═══ Supplied data ═══

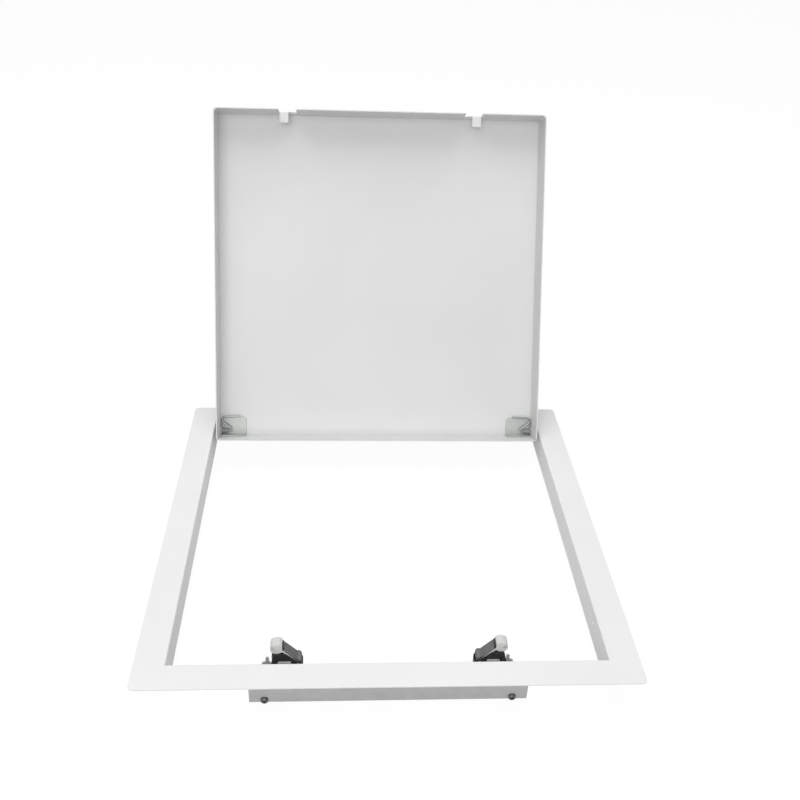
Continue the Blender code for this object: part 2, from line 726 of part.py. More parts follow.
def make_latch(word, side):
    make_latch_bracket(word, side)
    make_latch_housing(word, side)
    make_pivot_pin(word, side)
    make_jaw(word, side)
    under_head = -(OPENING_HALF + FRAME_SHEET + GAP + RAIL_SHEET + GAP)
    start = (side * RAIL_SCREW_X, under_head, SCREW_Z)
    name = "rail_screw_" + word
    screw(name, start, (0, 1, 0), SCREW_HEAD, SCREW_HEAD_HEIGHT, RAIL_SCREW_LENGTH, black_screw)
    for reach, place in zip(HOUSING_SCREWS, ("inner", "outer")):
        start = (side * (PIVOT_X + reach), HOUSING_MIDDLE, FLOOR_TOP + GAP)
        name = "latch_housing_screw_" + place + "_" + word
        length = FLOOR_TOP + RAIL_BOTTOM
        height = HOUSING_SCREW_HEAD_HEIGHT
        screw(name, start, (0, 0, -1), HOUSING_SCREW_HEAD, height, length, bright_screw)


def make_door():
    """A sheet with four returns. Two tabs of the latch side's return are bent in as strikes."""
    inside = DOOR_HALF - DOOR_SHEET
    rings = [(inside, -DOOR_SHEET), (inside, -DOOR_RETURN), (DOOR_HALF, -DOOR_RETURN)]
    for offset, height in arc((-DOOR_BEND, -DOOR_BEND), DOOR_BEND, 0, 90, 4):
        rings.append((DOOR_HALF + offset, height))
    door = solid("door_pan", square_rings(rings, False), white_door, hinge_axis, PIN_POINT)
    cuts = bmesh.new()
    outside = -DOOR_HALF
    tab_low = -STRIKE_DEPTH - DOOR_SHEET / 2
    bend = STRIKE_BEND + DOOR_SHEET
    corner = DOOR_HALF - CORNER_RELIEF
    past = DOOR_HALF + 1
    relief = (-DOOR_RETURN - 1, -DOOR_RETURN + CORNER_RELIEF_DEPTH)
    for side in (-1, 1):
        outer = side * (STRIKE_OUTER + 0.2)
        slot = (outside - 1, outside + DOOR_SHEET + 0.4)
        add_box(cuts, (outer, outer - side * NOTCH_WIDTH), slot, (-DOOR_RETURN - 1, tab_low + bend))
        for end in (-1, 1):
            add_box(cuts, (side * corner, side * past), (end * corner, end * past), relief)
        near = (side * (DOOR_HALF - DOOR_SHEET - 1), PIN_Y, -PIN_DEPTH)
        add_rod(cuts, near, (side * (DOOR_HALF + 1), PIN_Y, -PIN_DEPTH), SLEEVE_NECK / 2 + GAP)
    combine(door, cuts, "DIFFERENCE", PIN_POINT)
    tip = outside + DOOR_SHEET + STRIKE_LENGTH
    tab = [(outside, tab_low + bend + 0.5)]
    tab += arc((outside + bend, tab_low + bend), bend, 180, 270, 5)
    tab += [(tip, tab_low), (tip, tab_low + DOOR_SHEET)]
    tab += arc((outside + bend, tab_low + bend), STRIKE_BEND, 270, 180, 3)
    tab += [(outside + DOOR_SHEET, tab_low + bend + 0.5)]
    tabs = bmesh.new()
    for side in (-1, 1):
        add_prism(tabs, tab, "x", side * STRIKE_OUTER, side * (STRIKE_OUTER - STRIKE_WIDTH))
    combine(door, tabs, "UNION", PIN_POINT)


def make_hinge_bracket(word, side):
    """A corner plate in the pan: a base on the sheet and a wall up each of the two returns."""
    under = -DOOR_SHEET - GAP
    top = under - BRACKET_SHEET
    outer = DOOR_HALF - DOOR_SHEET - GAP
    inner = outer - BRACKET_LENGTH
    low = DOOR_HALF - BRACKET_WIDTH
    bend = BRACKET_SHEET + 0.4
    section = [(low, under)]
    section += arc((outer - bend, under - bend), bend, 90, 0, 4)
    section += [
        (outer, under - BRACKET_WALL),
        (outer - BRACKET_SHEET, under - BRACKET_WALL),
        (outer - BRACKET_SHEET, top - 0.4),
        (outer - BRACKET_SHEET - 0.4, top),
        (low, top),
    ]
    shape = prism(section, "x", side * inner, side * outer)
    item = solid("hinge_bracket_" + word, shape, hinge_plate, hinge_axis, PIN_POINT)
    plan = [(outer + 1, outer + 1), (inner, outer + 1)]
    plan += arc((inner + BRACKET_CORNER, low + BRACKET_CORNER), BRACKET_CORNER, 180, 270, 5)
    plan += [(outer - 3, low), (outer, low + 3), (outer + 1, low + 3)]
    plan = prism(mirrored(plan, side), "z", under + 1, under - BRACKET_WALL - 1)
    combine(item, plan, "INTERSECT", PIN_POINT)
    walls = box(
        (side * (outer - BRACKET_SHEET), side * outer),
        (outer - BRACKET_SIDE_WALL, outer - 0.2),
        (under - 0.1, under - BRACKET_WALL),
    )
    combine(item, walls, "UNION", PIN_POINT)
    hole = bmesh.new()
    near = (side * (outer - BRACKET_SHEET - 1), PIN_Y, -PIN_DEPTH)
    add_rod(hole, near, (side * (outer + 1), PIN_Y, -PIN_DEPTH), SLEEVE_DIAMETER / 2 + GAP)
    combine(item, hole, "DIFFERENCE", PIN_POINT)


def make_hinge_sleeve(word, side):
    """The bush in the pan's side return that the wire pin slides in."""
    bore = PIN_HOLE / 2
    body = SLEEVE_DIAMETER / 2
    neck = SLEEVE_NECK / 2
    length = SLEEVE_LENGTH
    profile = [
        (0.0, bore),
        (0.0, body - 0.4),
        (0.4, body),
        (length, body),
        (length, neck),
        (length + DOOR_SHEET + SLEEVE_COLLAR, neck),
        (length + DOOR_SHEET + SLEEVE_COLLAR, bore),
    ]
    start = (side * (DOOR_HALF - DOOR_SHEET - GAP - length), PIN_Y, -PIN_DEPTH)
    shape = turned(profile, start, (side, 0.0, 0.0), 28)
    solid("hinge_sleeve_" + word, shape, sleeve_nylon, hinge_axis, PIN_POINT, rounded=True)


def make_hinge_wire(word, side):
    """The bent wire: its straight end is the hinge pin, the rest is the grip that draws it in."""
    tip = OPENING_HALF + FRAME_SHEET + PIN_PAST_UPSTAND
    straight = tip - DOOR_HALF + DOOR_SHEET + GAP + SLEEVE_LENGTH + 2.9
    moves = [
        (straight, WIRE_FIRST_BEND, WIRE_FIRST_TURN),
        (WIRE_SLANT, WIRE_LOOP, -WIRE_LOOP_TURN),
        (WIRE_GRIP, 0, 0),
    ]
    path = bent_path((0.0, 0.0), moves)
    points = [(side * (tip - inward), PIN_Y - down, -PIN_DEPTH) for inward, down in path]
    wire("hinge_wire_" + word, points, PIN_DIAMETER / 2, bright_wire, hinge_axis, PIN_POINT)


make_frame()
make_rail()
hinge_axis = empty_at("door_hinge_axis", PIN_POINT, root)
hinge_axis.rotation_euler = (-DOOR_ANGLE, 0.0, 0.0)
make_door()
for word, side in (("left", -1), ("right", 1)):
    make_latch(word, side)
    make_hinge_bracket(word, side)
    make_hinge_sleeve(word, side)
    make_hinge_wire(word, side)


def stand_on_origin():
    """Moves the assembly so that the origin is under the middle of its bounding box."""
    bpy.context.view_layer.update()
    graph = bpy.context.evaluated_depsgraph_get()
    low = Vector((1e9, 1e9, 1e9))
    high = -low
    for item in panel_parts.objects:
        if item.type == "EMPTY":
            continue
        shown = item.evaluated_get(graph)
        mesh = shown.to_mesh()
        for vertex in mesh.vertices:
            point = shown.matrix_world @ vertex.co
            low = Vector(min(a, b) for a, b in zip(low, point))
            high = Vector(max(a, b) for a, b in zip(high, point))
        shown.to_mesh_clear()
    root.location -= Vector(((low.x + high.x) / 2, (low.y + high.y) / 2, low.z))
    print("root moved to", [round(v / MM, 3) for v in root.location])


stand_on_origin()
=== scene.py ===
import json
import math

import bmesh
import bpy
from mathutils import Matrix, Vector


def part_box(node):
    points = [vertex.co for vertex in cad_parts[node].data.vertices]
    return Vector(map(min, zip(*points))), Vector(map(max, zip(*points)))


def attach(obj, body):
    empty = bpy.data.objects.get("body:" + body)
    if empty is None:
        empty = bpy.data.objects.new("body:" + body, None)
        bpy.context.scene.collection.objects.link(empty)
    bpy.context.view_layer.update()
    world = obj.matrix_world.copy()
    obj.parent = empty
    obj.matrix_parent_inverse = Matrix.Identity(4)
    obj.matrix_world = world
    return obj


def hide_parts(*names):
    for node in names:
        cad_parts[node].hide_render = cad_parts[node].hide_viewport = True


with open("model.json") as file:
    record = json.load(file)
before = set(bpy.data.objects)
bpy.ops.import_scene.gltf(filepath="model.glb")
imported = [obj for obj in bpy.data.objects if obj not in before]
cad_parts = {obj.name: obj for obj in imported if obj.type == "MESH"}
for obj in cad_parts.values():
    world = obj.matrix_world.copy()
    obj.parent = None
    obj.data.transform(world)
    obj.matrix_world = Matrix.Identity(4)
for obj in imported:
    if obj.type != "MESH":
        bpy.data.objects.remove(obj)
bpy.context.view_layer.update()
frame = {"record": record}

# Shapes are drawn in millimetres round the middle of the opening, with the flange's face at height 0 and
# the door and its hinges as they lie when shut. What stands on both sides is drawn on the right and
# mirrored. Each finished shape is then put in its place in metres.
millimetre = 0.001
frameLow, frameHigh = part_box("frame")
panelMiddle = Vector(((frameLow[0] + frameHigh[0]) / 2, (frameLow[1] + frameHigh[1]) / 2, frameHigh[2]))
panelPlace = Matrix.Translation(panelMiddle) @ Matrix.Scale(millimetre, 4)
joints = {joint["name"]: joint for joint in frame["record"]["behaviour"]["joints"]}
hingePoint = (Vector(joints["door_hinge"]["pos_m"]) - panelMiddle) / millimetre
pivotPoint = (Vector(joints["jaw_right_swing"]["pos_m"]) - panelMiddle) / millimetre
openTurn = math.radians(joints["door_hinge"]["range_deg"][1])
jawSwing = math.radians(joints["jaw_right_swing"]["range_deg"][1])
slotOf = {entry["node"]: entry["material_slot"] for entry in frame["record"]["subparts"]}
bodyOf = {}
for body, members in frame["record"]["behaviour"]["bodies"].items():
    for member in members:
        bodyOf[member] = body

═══

* Exercise *
Beginning with the line containing "make_frame()" and ending with the line containing "record = json.load(file)", extract those lines exactly from the listing above, and only those.

* Output for this task *
make_frame()
make_rail()
hinge_axis = empty_at("door_hinge_axis", PIN_POINT, root)
hinge_axis.rotation_euler = (-DOOR_ANGLE, 0.0, 0.0)
make_door()
for word, side in (("left", -1), ("right", 1)):
    make_latch(word, side)
    make_hinge_bracket(word, side)
    make_hinge_sleeve(word, side)
    make_hinge_wire(word, side)


def stand_on_origin():
    """Moves the assembly so that the origin is under the middle of its bounding box."""
    bpy.context.view_layer.update()
    graph = bpy.context.evaluated_depsgraph_get()
    low = Vector((1e9, 1e9, 1e9))
    high = -low
    for item in panel_parts.objects:
        if item.type == "EMPTY":
            continue
        shown = item.evaluated_get(graph)
        mesh = shown.to_mesh()
        for vertex in mesh.vertices:
            point = shown.matrix_world @ vertex.co
            low = Vector(min(a, b) for a, b in zip(low, point))
            high = Vector(max(a, b) for a, b in zip(high, point))
        shown.to_mesh_clear()
    root.location -= Vector(((low.x + high.x) / 2, (low.y + high.y) / 2, low.z))
    print("root moved to", [round(v / MM, 3) for v in root.location])


stand_on_origin()
=== scene.py ===
import json
import math

import bmesh
import bpy
from mathutils import Matrix, Vector


def part_box(node):
    points = [vertex.co for vertex in cad_parts[node].data.vertices]
    return Vector(map(min, zip(*points))), Vector(map(max, zip(*points)))


def attach(obj, body):
    empty = bpy.data.objects.get("body:" + body)
    if empty is None:
        empty = bpy.data.objects.new("body:" + body, None)
        bpy.context.scene.collection.objects.link(empty)
    bpy.context.view_layer.update()
    world = obj.matrix_world.copy()
    obj.parent = empty
    obj.matrix_parent_inverse = Matrix.Identity(4)
    obj.matrix_world = world
    return obj


def hide_parts(*names):
    for node in names:
        cad_parts[node].hide_render = cad_parts[node].hide_viewport = True


with open("model.json") as file:
    record = json.load(file)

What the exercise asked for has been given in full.